-------- GIVEN RECORDS

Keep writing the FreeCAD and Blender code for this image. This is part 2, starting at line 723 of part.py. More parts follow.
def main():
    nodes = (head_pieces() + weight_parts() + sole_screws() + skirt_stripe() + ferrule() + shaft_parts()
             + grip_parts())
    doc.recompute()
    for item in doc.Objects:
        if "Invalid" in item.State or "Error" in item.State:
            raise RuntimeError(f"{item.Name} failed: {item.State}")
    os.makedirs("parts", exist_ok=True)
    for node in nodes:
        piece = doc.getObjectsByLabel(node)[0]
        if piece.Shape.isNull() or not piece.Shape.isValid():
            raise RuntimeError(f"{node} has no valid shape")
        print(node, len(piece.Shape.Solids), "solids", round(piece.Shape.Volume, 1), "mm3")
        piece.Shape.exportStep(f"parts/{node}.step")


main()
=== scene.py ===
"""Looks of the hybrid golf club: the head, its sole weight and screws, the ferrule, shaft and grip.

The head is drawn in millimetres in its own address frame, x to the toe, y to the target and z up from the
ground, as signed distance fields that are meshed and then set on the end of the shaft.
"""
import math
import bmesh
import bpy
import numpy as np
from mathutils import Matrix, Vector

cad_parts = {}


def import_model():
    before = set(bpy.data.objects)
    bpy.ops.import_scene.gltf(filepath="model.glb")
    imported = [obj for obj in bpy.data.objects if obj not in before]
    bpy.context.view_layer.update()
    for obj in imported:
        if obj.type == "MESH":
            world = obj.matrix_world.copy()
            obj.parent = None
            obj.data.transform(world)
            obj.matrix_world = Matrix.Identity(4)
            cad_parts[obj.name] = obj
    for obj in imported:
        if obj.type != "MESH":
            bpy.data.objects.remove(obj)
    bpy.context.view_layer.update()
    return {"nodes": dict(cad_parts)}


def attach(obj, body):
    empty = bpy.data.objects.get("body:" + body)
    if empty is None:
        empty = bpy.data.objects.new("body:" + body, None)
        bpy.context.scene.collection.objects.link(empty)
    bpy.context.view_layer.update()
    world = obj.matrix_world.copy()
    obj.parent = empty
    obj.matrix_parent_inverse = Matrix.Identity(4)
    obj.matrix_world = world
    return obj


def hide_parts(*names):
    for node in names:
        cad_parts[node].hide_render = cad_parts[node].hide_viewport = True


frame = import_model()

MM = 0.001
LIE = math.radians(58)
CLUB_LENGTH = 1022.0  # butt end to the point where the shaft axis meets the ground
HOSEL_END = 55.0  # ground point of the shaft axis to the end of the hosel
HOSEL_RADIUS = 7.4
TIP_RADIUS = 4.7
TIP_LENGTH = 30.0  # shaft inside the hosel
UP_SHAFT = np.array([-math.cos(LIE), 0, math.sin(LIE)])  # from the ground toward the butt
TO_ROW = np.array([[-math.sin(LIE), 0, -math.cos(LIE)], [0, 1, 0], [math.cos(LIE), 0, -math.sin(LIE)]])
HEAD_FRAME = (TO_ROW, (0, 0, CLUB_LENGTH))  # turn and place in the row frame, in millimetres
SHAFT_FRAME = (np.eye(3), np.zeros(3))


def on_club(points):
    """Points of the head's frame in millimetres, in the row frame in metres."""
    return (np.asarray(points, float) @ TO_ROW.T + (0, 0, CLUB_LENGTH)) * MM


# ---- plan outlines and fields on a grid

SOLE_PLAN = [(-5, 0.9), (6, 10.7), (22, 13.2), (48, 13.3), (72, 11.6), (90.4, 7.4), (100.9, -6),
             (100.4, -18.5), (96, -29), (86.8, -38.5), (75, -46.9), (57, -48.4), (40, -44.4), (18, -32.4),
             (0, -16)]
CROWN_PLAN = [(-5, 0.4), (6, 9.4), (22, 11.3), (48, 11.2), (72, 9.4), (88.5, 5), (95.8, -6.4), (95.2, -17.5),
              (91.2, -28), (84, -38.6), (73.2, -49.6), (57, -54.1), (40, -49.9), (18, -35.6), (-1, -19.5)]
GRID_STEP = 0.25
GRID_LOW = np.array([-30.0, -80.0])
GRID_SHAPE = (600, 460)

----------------
-------- GIVEN RECORDS

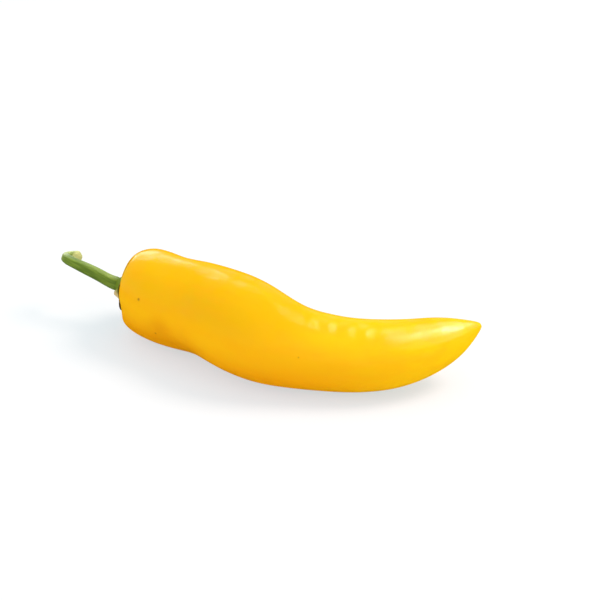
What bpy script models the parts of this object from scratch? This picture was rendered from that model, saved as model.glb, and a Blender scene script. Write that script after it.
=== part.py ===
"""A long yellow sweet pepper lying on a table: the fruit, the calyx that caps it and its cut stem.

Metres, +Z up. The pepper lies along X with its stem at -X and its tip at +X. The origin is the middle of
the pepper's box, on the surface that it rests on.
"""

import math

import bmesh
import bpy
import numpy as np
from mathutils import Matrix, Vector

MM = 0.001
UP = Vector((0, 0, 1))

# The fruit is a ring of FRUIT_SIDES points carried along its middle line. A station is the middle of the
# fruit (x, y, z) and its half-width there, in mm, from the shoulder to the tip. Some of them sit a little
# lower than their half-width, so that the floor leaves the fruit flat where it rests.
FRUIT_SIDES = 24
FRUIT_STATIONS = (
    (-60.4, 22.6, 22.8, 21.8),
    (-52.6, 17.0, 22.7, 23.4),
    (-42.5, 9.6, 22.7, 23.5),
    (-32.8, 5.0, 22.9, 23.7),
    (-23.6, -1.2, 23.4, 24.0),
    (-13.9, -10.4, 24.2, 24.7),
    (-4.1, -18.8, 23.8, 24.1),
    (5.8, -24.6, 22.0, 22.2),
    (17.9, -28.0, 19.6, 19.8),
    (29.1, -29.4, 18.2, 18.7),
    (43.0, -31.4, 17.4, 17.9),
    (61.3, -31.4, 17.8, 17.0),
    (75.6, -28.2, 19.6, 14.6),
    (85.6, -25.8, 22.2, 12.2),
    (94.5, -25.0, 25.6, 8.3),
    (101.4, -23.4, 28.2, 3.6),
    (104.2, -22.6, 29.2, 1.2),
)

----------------

Repeat exactly the lines from the one containing "for item in" through the one containing "if empty is", both included, and nothing else.

    for item in doc.Objects:
        if "Invalid" in item.State or "Error" in item.State:
            raise RuntimeError(f"{item.Name} failed: {item.State}")
    os.makedirs("parts", exist_ok=True)
    for node in nodes:
        piece = doc.getObjectsByLabel(node)[0]
        if piece.Shape.isNull() or not piece.Shape.isValid():
            raise RuntimeError(f"{node} has no valid shape")
        print(node, len(piece.Shape.Solids), "solids", round(piece.Shape.Volume, 1), "mm3")
        piece.Shape.exportStep(f"parts/{node}.step")


main()
=== scene.py ===
"""Looks of the hybrid golf club: the head, its sole weight and screws, the ferrule, shaft and grip.

The head is drawn in millimetres in its own address frame, x to the toe, y to the target and z up from the
ground, as signed distance fields that are meshed and then set on the end of the shaft.
"""
import math
import bmesh
import bpy
import numpy as np
from mathutils import Matrix, Vector

cad_parts = {}


def import_model():
    before = set(bpy.data.objects)
    bpy.ops.import_scene.gltf(filepath="model.glb")
    imported = [obj for obj in bpy.data.objects if obj not in before]
    bpy.context.view_layer.update()
    for obj in imported:
        if obj.type == "MESH":
            world = obj.matrix_world.copy()
            obj.parent = None
            obj.data.transform(world)
            obj.matrix_world = Matrix.Identity(4)
            cad_parts[obj.name] = obj
    for obj in imported:
        if obj.type != "MESH":
            bpy.data.objects.remove(obj)
    bpy.context.view_layer.update()
    return {"nodes": dict(cad_parts)}


def attach(obj, body):
    empty = bpy.data.objects.get("body:" + body)
    if empty is None:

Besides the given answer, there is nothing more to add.